> [INSTRUCTION] Each line of the material must be returned exactly.

> [DATASET SECTION]
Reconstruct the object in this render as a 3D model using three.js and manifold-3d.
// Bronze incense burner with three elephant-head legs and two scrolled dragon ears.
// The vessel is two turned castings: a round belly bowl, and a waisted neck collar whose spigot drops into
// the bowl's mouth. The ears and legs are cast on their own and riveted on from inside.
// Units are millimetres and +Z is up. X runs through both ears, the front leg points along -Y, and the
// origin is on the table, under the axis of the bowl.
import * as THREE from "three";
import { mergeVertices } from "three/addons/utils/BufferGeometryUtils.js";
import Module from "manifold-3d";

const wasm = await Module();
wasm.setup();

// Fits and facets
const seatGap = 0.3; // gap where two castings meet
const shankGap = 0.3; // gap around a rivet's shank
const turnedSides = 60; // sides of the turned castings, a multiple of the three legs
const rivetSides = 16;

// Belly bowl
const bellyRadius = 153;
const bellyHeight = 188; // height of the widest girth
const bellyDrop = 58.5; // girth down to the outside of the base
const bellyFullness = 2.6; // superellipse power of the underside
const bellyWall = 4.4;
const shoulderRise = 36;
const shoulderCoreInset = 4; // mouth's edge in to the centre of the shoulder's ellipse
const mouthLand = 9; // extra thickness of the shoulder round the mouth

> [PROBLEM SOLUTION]
Reconstruct the object in this render as a 3D model using three.js and manifold-3d.
// Bronze incense burner with three elephant-head legs and two scrolled dragon ears.
// The vessel is two turned castings: a round belly bowl, and a waisted neck collar whose spigot drops into
// the bowl's mouth. The ears and legs are cast on their own and riveted on from inside.
// Units are millimetres and +Z is up. X runs through both ears, the front leg points along -Y, and the
// origin is on the table, under the axis of the bowl.
import * as THREE from "three";
import { mergeVertices } from "three/addons/utils/BufferGeometryUtils.js";
import Module from "manifold-3d";

const wasm = await Module();
wasm.setup();

// Fits and facets
const seatGap = 0.3; // gap where two castings meet
const shankGap = 0.3; // gap around a rivet's shank
const turnedSides = 60; // sides of the turned castings, a multiple of the three legs
const rivetSides = 16;

// Belly bowl
const bellyRadius = 153;
const bellyHeight = 188; // height of the widest girth
const bellyDrop = 58.5; // girth down to the outside of the base
const bellyFullness = 2.6; // superellipse power of the underside
const bellyWall = 4.4;
const shoulderRise = 36;
const shoulderCoreInset = 4; // mouth's edge in to the centre of the shoulder's ellipse
const mouthLand = 9; // extra thickness of the shoulder round the mouth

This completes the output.